-- Start Material for this task --

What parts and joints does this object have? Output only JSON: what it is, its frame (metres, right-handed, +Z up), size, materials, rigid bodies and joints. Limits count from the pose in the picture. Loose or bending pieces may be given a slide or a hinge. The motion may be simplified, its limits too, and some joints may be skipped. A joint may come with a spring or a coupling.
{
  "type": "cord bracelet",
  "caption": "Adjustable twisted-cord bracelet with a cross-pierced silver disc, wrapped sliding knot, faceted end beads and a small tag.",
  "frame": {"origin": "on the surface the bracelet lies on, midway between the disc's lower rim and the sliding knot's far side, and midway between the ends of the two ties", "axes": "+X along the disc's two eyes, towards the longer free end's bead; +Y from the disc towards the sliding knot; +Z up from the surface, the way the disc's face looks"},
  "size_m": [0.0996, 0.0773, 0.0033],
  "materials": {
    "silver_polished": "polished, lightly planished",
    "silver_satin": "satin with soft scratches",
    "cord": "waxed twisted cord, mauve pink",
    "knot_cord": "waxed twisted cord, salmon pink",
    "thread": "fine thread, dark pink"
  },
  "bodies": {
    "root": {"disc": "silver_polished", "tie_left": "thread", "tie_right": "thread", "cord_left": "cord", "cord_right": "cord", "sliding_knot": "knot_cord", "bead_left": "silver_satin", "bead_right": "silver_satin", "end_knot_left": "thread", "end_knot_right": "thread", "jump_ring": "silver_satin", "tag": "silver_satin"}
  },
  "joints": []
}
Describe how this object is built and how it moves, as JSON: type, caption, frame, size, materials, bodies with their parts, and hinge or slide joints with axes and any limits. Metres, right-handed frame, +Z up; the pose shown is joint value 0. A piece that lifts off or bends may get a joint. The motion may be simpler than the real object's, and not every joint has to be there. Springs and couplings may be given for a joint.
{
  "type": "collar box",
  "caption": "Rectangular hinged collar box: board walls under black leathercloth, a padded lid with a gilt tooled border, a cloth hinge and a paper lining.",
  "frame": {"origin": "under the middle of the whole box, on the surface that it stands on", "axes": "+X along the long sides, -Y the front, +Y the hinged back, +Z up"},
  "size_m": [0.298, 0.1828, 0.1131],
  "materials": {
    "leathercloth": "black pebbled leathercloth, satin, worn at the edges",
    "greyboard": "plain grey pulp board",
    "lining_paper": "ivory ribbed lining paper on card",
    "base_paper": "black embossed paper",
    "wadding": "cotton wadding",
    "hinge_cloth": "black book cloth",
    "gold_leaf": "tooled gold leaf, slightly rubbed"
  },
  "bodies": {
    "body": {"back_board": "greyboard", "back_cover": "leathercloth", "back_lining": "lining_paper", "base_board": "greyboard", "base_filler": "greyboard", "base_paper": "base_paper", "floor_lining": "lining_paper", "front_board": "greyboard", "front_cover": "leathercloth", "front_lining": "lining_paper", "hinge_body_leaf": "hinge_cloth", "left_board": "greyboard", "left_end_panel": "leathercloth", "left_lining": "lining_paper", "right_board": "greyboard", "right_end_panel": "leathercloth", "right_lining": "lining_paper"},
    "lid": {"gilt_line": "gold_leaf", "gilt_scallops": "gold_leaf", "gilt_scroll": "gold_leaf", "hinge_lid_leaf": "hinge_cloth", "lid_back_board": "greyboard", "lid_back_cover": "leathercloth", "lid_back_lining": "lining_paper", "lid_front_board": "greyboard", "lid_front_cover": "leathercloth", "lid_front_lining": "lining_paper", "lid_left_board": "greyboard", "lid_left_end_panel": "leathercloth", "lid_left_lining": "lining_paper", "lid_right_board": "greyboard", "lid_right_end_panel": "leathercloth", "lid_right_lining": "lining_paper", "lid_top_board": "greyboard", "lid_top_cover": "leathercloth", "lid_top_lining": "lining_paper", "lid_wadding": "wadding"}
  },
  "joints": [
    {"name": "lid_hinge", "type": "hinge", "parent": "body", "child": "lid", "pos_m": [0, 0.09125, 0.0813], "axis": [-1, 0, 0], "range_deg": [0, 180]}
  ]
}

-- End Material for this task --

● **What is being asked**
Reproduce the records above exactly.

● **Response**
What parts and joints does this object have? Output only JSON: what it is, its frame (metres, right-handed, +Z up), size, materials, rigid bodies and joints. Limits count from the pose in the picture. Loose or bending pieces may be given a slide or a hinge. The motion may be simplified, its limits too, and some joints may be skipped. A joint may come with a spring or a coupling.
{
  "type": "cord bracelet",
  "caption": "Adjustable twisted-cord bracelet with a cross-pierced silver disc, wrapped sliding knot, faceted end beads and a small tag.",
  "frame": {"origin": "on the surface the bracelet lies on, midway between the disc's lower rim and the sliding knot's far side, and midway between the ends of the two ties", "axes": "+X along the disc's two eyes, towards the longer free end's bead; +Y from the disc towards the sliding knot; +Z up from the surface, the way the disc's face looks"},
  "size_m": [0.0996, 0.0773, 0.0033],
  "materials": {
    "silver_polished": "polished, lightly planished",
    "silver_satin": "satin with soft scratches",
    "cord": "waxed twisted cord, mauve pink",
    "knot_cord": "waxed twisted cord, salmon pink",
    "thread": "fine thread, dark pink"
  },
  "bodies": {
    "root": {"disc": "silver_polished", "tie_left": "thread", "tie_right": "thread", "cord_left": "cord", "cord_right": "cord", "sliding_knot": "knot_cord", "bead_left": "silver_satin", "bead_right": "silver_satin", "end_knot_left": "thread", "end_knot_right": "thread", "jump_ring": "silver_satin", "tag": "silver_satin"}
  },
  "joints": []
}
Describe how this object is built and how it moves, as JSON: type, caption, frame, size, materials, bodies with their parts, and hinge or slide joints with axes and any limits. Metres, right-handed frame, +Z up; the pose shown is joint value 0. A piece that lifts off or bends may get a joint. The motion may be simpler than the real object's, and not every joint has to be there. Springs and couplings may be given for a joint.
{
  "type": "collar box",
  "caption": "Rectangular hinged collar box: board walls under black leathercloth, a padded lid with a gilt tooled border, a cloth hinge and a paper lining.",
  "frame": {"origin": "under the middle of the whole box, on the surface that it stands on", "axes": "+X along the long sides, -Y the front, +Y the hinged back, +Z up"},
  "size_m": [0.298, 0.1828, 0.1131],
  "materials": {
    "leathercloth": "black pebbled leathercloth, satin, worn at the edges",
    "greyboard": "plain grey pulp board",
    "lining_paper": "ivory ribbed lining paper on card",
    "base_paper": "black embossed paper",
    "wadding": "cotton wadding",
    "hinge_cloth": "black book cloth",
    "gold_leaf": "tooled gold leaf, slightly rubbed"
  },
  "bodies": {
    "body": {"back_board": "greyboard", "back_cover": "leathercloth", "back_lining": "lining_paper", "base_board": "greyboard", "base_filler": "greyboard", "base_paper": "base_paper", "floor_lining": "lining_paper", "front_board": "greyboard", "front_cover": "leathercloth", "front_lining": "lining_paper", "hinge_body_leaf": "hinge_cloth", "left_board": "greyboard", "left_end_panel": "leathercloth", "left_lining": "lining_paper", "right_board": "greyboard", "right_end_panel": "leathercloth", "right_lining": "lining_paper"},
    "lid": {"gilt_line": "gold_leaf", "gilt_scallops": "gold_leaf", "gilt_scroll": "gold_leaf", "hinge_lid_leaf": "hinge_cloth", "lid_back_board": "greyboard", "lid_back_cover": "leathercloth", "lid_back_lining": "lining_paper", "lid_front_board": "greyboard", "lid_front_cover": "leathercloth", "lid_front_lining": "lining_paper", "lid_left_board": "greyboard", "lid_left_end_panel": "leathercloth", "lid_left_lining": "lining_paper", "lid_right_board": "greyboard", "lid_right_end_panel": "leathercloth", "lid_right_lining": "lining_paper", "lid_top_board": "greyboard", "lid_top_cover": "leathercloth", "lid_top_lining": "lining_paper", "lid_wadding": "wadding"}
  },
  "joints": [
    {"name": "lid_hinge", "type": "hinge", "parent": "body", "child": "lid", "pos_m": [0, 0.09125, 0.0813], "axis": [-1, 0, 0], "range_deg": [0, 180]}
  ]
}